The role of institutions cannot be overstated. Strong judicial independence, transparent procurement, and a capable civil service determine whether windfall funds translate into durable projects. Weak institutions breed opportunism, delay, and corruption, which erode confidence and waste resources. Reform efforts should prioritize merit-based hiring, clear mandate delineation, and professional development. While reform is often gradual, even modest improvements in institutions widen the space for prudent policy decisions under pressure. International cooperation, technical assistance, and peer learning support transitions from theory to practice, helping governments avoid common pitfalls and leverage best practices.
Long-term environmental stewardship is inseparable from windfall management. Extraction activities can impose costs on ecosystems, communities, and future generations if not properly mitigated. Strategic environmental assessments, impact mitigation plans, and ongoing monitoring should be embedded in project design. Adoption of lower-emission technologies and commitment to sustainable resource use align economic gains with climate objectives. A proactive stance on safeguarding biodiversity, water quality, and land health protects social license to operate and ensures windfalls do not compromise ecological foundations upon which future prosperity depends.
Finally, communication matters. Governments must explain the rationale for saving, investing, and spending decisions in plain language. Regularly sharing data on revenue performance, fund balances, and outcome indicators helps citizens see the link between windfalls and their daily lives. When announcements are predictable and supported by evidence, markets and households adjust with less uncertainty. A narrative that emphasizes shared benefits, intergenerational stewardship, and measured progress strengthens political will to endure reforms. Clarity and consistency in messaging reduce the risk that policy shifts are interpreted as opportunistic or destabilizing.

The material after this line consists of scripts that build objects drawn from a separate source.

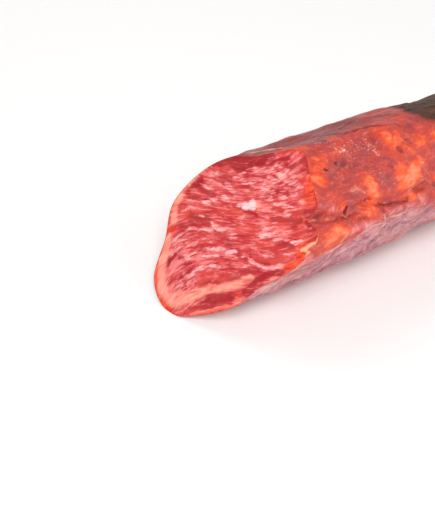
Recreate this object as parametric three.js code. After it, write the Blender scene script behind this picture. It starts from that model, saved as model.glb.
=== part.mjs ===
import * as THREE from 'three';

// A piece of cured pork loin in its natural casing, cut on the slant at one end and
// gathered to a dry pucker at the other. Millimetres. +X runs from the cut end to the
// gathered end, +Z is up, and the piece lies on a narrow flat along its underside.

// Length and section
const loinLength = 266;
const axisHeight = 37;
const taperStart = 95;
const taperEnd = 200;
const taperLoss = 0.085;
const shoulderX = 186;
const bodyEndX = 252;
const shoulderPower = 2.3;

// Section sizes: direction in degrees from +Y towards +Z, and distance from the axis.
// At the cut the section has corners and hollows; further along it is rounder.
const cutSectionSizes = [
  [0, 36.8],
  [24, 37.8],
  [42, 36.6],
  [62, 33.2],
  [92, 37.9],
  [118, 33.4],
  [140, 34.9],
  [163, 38.9],
  [182, 36.5],
  [199, 31.9],
  [222, 34],
  [246, 34.9],
  [268, 37.4],
  [302, 34.9],
  [334, 30.8],
];
const farSectionSizes = [
  [0, 36.2],
  [45, 37],
  [95, 35.4],
  [130, 34.6],
  [165, 36.4],
  [200, 32.2],
  [226, 31.2],
  [250, 35.6],
  [270, 37.7],
  [290, 37.7],
  [314, 35.4],
  [337, 34],
];
const cutShapeReach = 105;

// The cut: how far it leans back for each millimetre up and towards the near side
const cutLean = 0.973;
const cutSkew = 0.358;
const cutBulge = 1.5;
const cutWave = 0.22;
const flapGrooveDepth = 1.3;
const flapGrooveWidth = 2.4;
const flapGrooveLine = [[6, -34], [-5, -28.5], [-22, -16], [-30, -4], [-35, 1]];

// Folds and unevenness of the casing
const creaseDirection = 149;
const creaseDrift = 2;
const creaseTurn = 7;
const creaseDepthAtCut = 4.2;
const creaseDepthAlong = 1.7;
const creaseWidth = 4.6;
const lumpHeight = 0.62;
const furrowHeight = 0.36;
const smoothNearRim = 22;
const swellAt = 92;
const swellLength = 38;
const swellDirection = 220;
const swellSpread = 26;
const swellHeight = 2.6;
const dryLapFrom = 138;
const dryLapLow = 38;
const dryLapHigh = 92;
const dryLapThickness = 1.1;

// Gathered end
const pleatStart = 196;
const pleatDepth = 0.105;
const puckerRadius = 6.2;
const puckerFlare = 2.6;

// Mesh fineness
const around = 90;
const crowding = 0.38;
const crowdedAt = 0.43;
const ringsAlongBody = 31;
const ringsAtShoulder = 11;
const ringsAtPucker = 4;
const ringsOnCut = 11;

const degree = Math.PI / 180;
const { clamp, lerp, smoothstep } = THREE.MathUtils;

function makeRandom(seed) {
  let state = seed;
  return () => {
    state = (state * 1664525 + 1013904223) % 4294967296;
    return state / 4294967296;
  };
}

function makeWaves(seed, count, shortest, longest, mostTurns) {
  const random = makeRandom(seed);
  const waves = [];
  for (let i = 0; i < count; i += 1) {
    const wavelength = lerp(shortest, longest, random());
    waves.push({
      along: (2 * Math.PI) / wavelength,
      turns: Math.round(lerp(1, mostTurns, random())) * (random() < 0.5 ? -1 : 1),
      phase: 2 * Math.PI * random(),
    });
  }
  return waves;
}

const lumps = makeWaves(47, 9, 45, 110, 5);
const furrows = makeWaves(23, 12, 26, 90, 15);
const pleats = makeWaves(37, 5, 160, 400, 17);
const knifeWaves = makeWaves(5, 5, 14, 34, 4);

function waveSum(waves, x, angle) {
  let sum = 0;
  for (const wave of waves) {
    sum += Math.sin(wave.along * x + wave.turns * angle + wave.phase);
  }
  return sum / Math.sqrt(waves.length);
}

// A section as points relative to the axis, crowded together on the side of the fold
function sectionPoints(sizes) {
  const corners = sizes.map(([direction, size]) => new THREE.Vector3(
    0,
    size * Math.cos(direction * degree),
    size * Math.sin(direction * degree),
  ));
  const outline = new THREE.CatmullRomCurve3(corners, true, 'centripetal');
  outline.arcLengthDivisions = 720;
  const points = [];
  for (let i = 0; i < around; i += 1) {
    const even = i / around;
    const shift = (crowding / (2 * Math.PI)) * Math.sin(2 * Math.PI * (even - crowdedAt));
    points.push(outline.getPointAt((even - shift + 1) % 1));
  }
  return points;
}

function angleGap(a, b) {
  const gap = (a - b) % 360;
  return gap > 180 ? gap - 360 : gap < -180 ? gap + 360 : gap;
}

// Share of the full section that is left at x
function bodySize(x) {
  const taper = 1 - taperLoss * smoothstep(x, taperStart, taperEnd);
  const reach = clamp((x - shoulderX) / (bodyEndX - shoulderX), 0, 1);
  return taper * Math.sqrt(1 - reach ** shoulderPower);
}

function axisZ(x) {
  const rise = smoothstep(x, shoulderX, bodyEndX);
  return axisHeight * (1 - taperLoss * smoothstep(x, taperStart, taperEnd)) - 2.5 * rise;
}

// Radius of the twisted, gathered casing at the end
function puckerSize(x) {
  const reach = clamp((x - bodyEndX + 8) / (loinLength - bodyEndX + 8), 0, 1);
  const flare = puckerFlare * smoothstep(reach, 0.45, 0.95);
  return (puckerRadius + flare) * Math.sqrt(1 - reach ** 9);
}

// Lengthwise fold on the near side, where the casing tucks in between two muscles
function creaseRelief(x, direction) {
  const drift = creaseDrift * Math.sin((x - 64) / 20) + creaseTurn * smoothstep(x, 92, 122);
  const depth = lerp(creaseDepthAtCut, creaseDepthAlong, smoothstep(x, 66, 84));
  const fade = 1 - smoothstep(x, 190, 235);
  const apart = angleGap(direction, creaseDirection + drift);
  const gap = apart / (apart < 0 ? creaseWidth * 1.5 : creaseWidth);
  return -depth * fade * Math.exp(-gap * gap);
}

// Fuller place low on the near side
function swellRelief(x, direction) {
  const alongGap = (x - swellAt) / swellLength;
  const turnGap = angleGap(direction, swellDirection) / swellSpread;
  return swellHeight * Math.exp(-alongGap * alongGap - turnGap * turnGap);
}

// Dry outer lap of casing along the top of the far part
function lapRelief(x, direction) {
  const lowSide = smoothstep(direction, dryLapLow - 4, dryLapLow + 2);
  const edge = dryLapHigh - 26 * (1 - smoothstep(x, dryLapFrom, dryLapFrom + 32));
  const highSide = 1 - smoothstep(direction, edge - 3, edge + 3);
  const begin = smoothstep(x, dryLapFrom - 4, dryLapFrom + 4);
  const end = 1 - smoothstep(x, 214, 236);
  return dryLapThickness * lowSide * highSide * begin * end;
}

function casingRelief(x, direction, fromRim) {
  const angle = direction * degree;
  const underside = smoothstep(Math.abs(angleGap(direction, 270)), 14, 55);
  const calm = smoothstep(fromRim, 0, smoothNearRim) * underside;
  const uneven = lumpHeight * waveSum(lumps, x, angle) + furrowHeight * waveSum(furrows, x, angle);
  const shaped = creaseRelief(x, direction) + lapRelief(x, direction);
  return (uneven + swellRelief(x, direction)) * calm + shaped;
}

function pleatFactor(x, angle) {
  const strength = smoothstep(x, pleatStart, bodyEndX - 6);
  return 1 + pleatDepth * strength * waveSum(pleats, x, angle);
}

// Where a point of the outside lies, from its corner of both sections and its place along X
function outsidePoint(cutCorner, farCorner, x, fromRim) {
  const section = cutCorner.clone().lerp(farCorner, smoothstep(fromRim, 0, cutShapeReach));
  const angle = Math.atan2(section.z, section.y);
  const direction = (angle / degree + 360) % 360;
  const size = bodySize(x);
  const flat = Math.hypot(section.y, section.z);
  const body = flat * size + casingRelief(x, direction, fromRim) * Math.min(1, size * 1.3);
  const pucker = x > bodyEndX - 8 ? puckerSize(x) : 0;
  const radius = Math.max(body, pucker) * pleatFactor(x, angle);
  const y = radius * Math.cos(angle);
  const z = axisZ(x) + radius * Math.sin(angle);
  return new THREE.Vector3(x, y, Math.max(z, 0));
}

function cutX(y, z) {
  return cutLean * z - cutSkew * y;
}

function distanceToLine(y, z, line) {
  const point = new THREE.Vector3(y, z, 0);
  const nearest = new THREE.Vector3();
  let best = Infinity;
  for (let i = 0; i + 1 < line.length; i += 1) {
    const start = new THREE.Vector3(line[i][0], line[i][1], 0);
    const end = new THREE.Vector3(line[i + 1][0], line[i + 1][1], 0);
    new THREE.Line3(start, end).closestPointToPoint(point, true, nearest);
    best = Math.min(best, nearest.distanceTo(point));
  }
  return best;
}

// The cut swells a little in the middle, and a groove parts the small lower muscle
function cutRelief(y, z, reach) {
  const inside = 1 - reach ** 4;
  const swell = cutBulge * (1 - reach * reach);
  const knife = cutWave * waveSum(knifeWaves, z + 0.4 * y, 0) * inside;
  const apart = distanceToLine(y, z - axisHeight, flapGrooveLine) / flapGrooveWidth;
  return flapGrooveDepth * Math.exp(-apart * apart) * inside - swell - knife;
}

// Distances along X of the rings: even on the body, closer where it closes
function ringStations() {
  const stations = [];
  for (let i = 0; i < ringsAlongBody; i += 1) {
    stations.push((shoulderX * i) / ringsAlongBody);
  }
  for (let i = 0; i < ringsAtShoulder; i += 1) {
    const turn = (i / ringsAtShoulder) * (Math.PI / 2);
    stations.push(lerp(shoulderX, bodyEndX - 1, Math.sin(turn)));
  }
  for (let i = 0; i <= ringsAtPucker; i += 1) {
    const turn = (i / ringsAtPucker) * (Math.PI / 2);
    stations.push(lerp(bodyEndX, loinLength - 0.5, Math.sin(turn)));
  }
  return stations;
}

function addPoint(positions, point) {
  positions.push(point.x, point.y, point.z);
}

function joinRings(indices, first, second) {
  for (let i = 0; i < around; i += 1) {
    const next = (i + 1) % around;
    indices.push(first + i, second + next, second + i);
    indices.push(first + i, first + next, second + next);
  }
}

function closeRing(indices, ring, centre, facesForward) {
  for (let i = 0; i < around; i += 1) {
    const next = (i + 1) % around;
    if (facesForward) indices.push(ring + i, ring + next, centre);
    else indices.push(ring + i, centre, ring + next);
  }
}

function buildLoinGeometry() {
  const cutSection = sectionPoints(cutSectionSizes);
  const farSection = sectionPoints(farSectionSizes);
  const positions = [];
  const indices = [];
  const rim = [];

  // Outside, from the rim of the cut to the pucker
  const stations = ringStations();
  stations.forEach((station, ring) => {
    for (let i = 0; i < around; i += 1) {
      const corner = cutSection[i];
      const leaning = cutX(corner.y, axisHeight + corner.z);
      const x = station + leaning * (1 - station / loinLength);
      const point = outsidePoint(corner, farSection[i], x, x - leaning);
      if (ring === 0) {
        point.x = cutX(point.y, point.z);
        rim.push(point);
      }
      addPoint(positions, point);
    }
    if (ring > 0) joinRings(indices, ring * around - around, ring * around);
  });
  const lastRing = (stations.length - 1) * around;
  const tip = positions.length / 3;
  addPoint(positions, new THREE.Vector3(loinLength, 0, axisZ(loinLength)));
  closeRing(indices, lastRing, tip, true);

  // Cut face, from the rim to its middle
  let outer = 0;
  for (let ring = 1; ring < ringsOnCut; ring += 1) {
    const reach = 1 - ring / ringsOnCut;
    const inner = positions.length / 3;
    for (const edge of rim) {
      const y = edge.y * reach;
      const z = axisHeight + (edge.z - axisHeight) * reach;
      addPoint(positions, new THREE.Vector3(cutX(y, z) + cutRelief(y, z, reach), y, z));
    }
    joinRings(indices, inner, outer);
    outer = inner;
  }
  const middle = positions.length / 3;
  addPoint(positions, new THREE.Vector3(cutX(0, axisHeight) - cutBulge, 0, axisHeight));
  closeRing(indices, outer, middle, false);

  const geometry = new THREE.BufferGeometry();
  geometry.setAttribute('position', new THREE.Float32BufferAttribute(positions, 3));
  geometry.setIndex(indices);
  geometry.computeBoundingBox();
  const box = geometry.boundingBox;
  const centre = box.getCenter(new THREE.Vector3());
  geometry.translate(-centre.x, -centre.y, -box.min.z);
  geometry.computeVertexNormals();
  return geometry;
}

function loinMaterial() {
  return new THREE.MeshStandardMaterial({ color: 0xb4524a, roughness: 0.45, metalness: 0 });
}

function curedLoin() {
  const mesh = new THREE.Mesh(buildLoinGeometry(), loinMaterial());
  mesh.name = 'cured_loin';
  return mesh;
}

const loin = new THREE.Group();
loin.name = 'cured_pork_loin';
loin.add(curedLoin());

export default loin;
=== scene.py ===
import math

import bpy
import numpy as np
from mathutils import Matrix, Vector, noise
from mathutils.bvhtree import BVHTree


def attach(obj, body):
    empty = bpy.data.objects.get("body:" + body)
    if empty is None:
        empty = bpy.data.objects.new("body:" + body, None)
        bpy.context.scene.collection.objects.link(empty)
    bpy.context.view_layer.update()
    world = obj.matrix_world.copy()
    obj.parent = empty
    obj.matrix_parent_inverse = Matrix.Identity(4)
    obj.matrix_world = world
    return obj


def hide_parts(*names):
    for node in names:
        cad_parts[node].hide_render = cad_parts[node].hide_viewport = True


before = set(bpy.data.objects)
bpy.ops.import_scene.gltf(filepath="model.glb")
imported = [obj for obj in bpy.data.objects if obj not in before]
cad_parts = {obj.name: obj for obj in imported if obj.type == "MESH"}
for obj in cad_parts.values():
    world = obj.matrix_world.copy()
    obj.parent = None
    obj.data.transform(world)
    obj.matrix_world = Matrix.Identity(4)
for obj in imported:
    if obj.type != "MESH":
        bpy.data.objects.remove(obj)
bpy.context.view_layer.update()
mm = 0.001


# the camera stands where the photo was taken from; focalPixels is its lens in photo pixels
photoView = {
    "place": (-252.69, -258.95, 292.35),  # mm
    "azimuth": -29.8,
    "elevation": 42.0,
    "focalPixels": 800.0,
    "photoSize": (435, 520),
    "sensor": 36.0,
    "clip": (0.01, 20),  # m
}

# softboxes: place in m, edge in m, power in W, all aimed at the loin
softboxes = {
    "key_light": {"place": (-0.55, -0.75, 1.25), "edge": 0.9, "power": 18.5},
    "fill_light": {"place": (0.9, -0.7, 0.6), "edge": 1.2, "power": 4.0},
    "back_light": {"place": (0.1, 0.9, 0.9), "edge": 0.9, "power": 4.5},
}
studio = {
    "glow": 0.34,
    "aim": (0, 0, 0.03),
    "floorEdge": 6.0,
    "floorShade": (248, 247, 246),
    "mottle": (225, 223, 220),
    "mottleShare": 0.08,
    "mottleScale": 3.0,
}

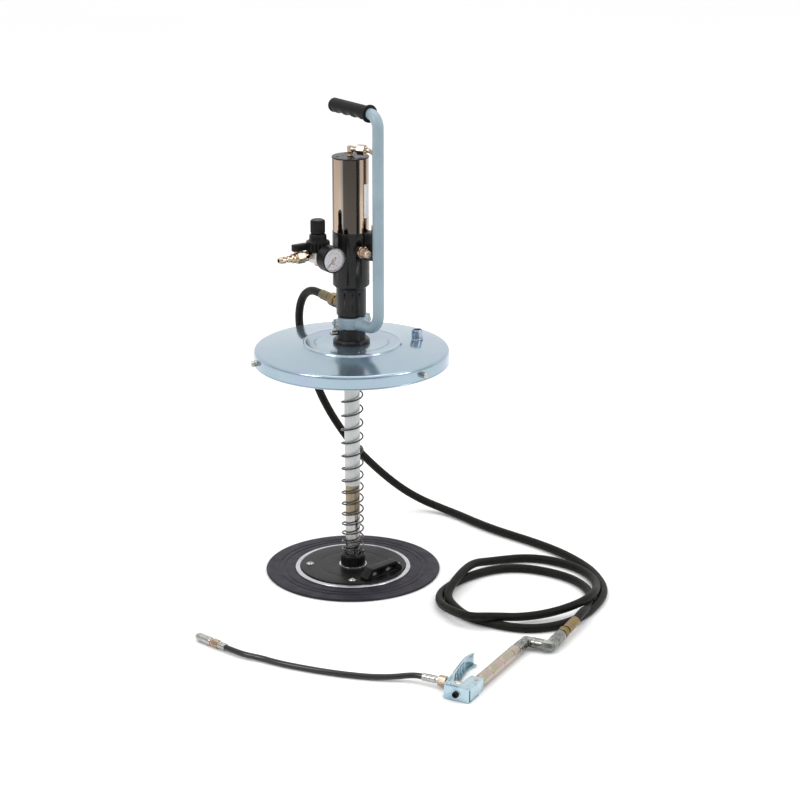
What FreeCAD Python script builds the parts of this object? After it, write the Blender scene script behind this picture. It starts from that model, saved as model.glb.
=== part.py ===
# Air-operated grease pump kit for a 25 kg pail.
# Air motor on a suction tube, pail lid, spring-loaded follower plate, air inlet
# with regulator and ball valve, carry handle, grease hose and lever control gun.
# Frame: +Z up, origin on the pump's axis where its foot stands on the floor.
import FreeCAD
import Part
import Sketcher
import math
import os
from FreeCAD import Placement, Rotation, Vector

doc = FreeCAD.newDocument("grease_pump")
sheet = doc.addObject("Spreadsheet::Sheet", "dims")
nodes = []
sheet_names = []


class Size:
    """A length with its value and the expression that binds it to the sheet."""

    def __init__(self, value, text):
        self.value = float(value)
        self.text = text

    def __add__(self, other):
        other = as_size(other)
        return Size(self.value + other.value, "(%s + %s)" % (self.text, other.text))

    def __sub__(self, other):
        other = as_size(other)
        return Size(self.value - other.value, "(%s - %s)" % (self.text, other.text))

    def __mul__(self, factor):
        factor = as_size(factor)
        return Size(self.value * factor.value, "(%s * %s)" % (self.text, factor.text))

    def __truediv__(self, factor):
        factor = as_size(factor)
        return Size(self.value / factor.value, "(%s / %s)" % (self.text, factor.text))

    def __radd__(self, other):
        return as_size(other) + self

    def __rsub__(self, other):
        return as_size(other) - self

    def __neg__(self):
        return as_size(0) - self

    def __float__(self):
        return self.value


def as_size(value):
    return value if isinstance(value, Size) else Size(value, "%.6g" % value)


def dim(name, value):
    """Put one driving dimension (mm or degrees) in the sheet under its own name."""
    row = len(sheet_names) + 1
    sheet.set("A%d" % row, name)
    sheet.set("B%d" % row, "%g" % value)
    sheet.setAlias("B%d" % row, name)
    sheet_names.append(name)
    return Size(value, "dims." + name)


# --- clearances -------------------------------------------------------------
run_gap = dim("run_gap", 0.05)            # radial clearance of running fits
slide_gap = dim("slide_gap", 0.4)         # loose slide of the follower on its tube
seat_gap = dim("seat_gap", 0.05)          # spigots and threads in their sockets
free_gap = dim("free_gap", 0.35)          # between parts that pass each other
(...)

In sum, managing large-scale natural resource windfalls responsibly demands a holistic, institutionally strong, and people-centered approach. The optimal policy mix blends stabilization with strategic investment, savers with spenders, and national growth with local resilience. It requires credible rules, diversified development, and robust governance to transform transient revenues into durable prosperity. By aligning macroeconomic tools with social and environmental objectives, a country can weather volatility, improve living standards, and preserve options for future generations long after the current windfall subsides.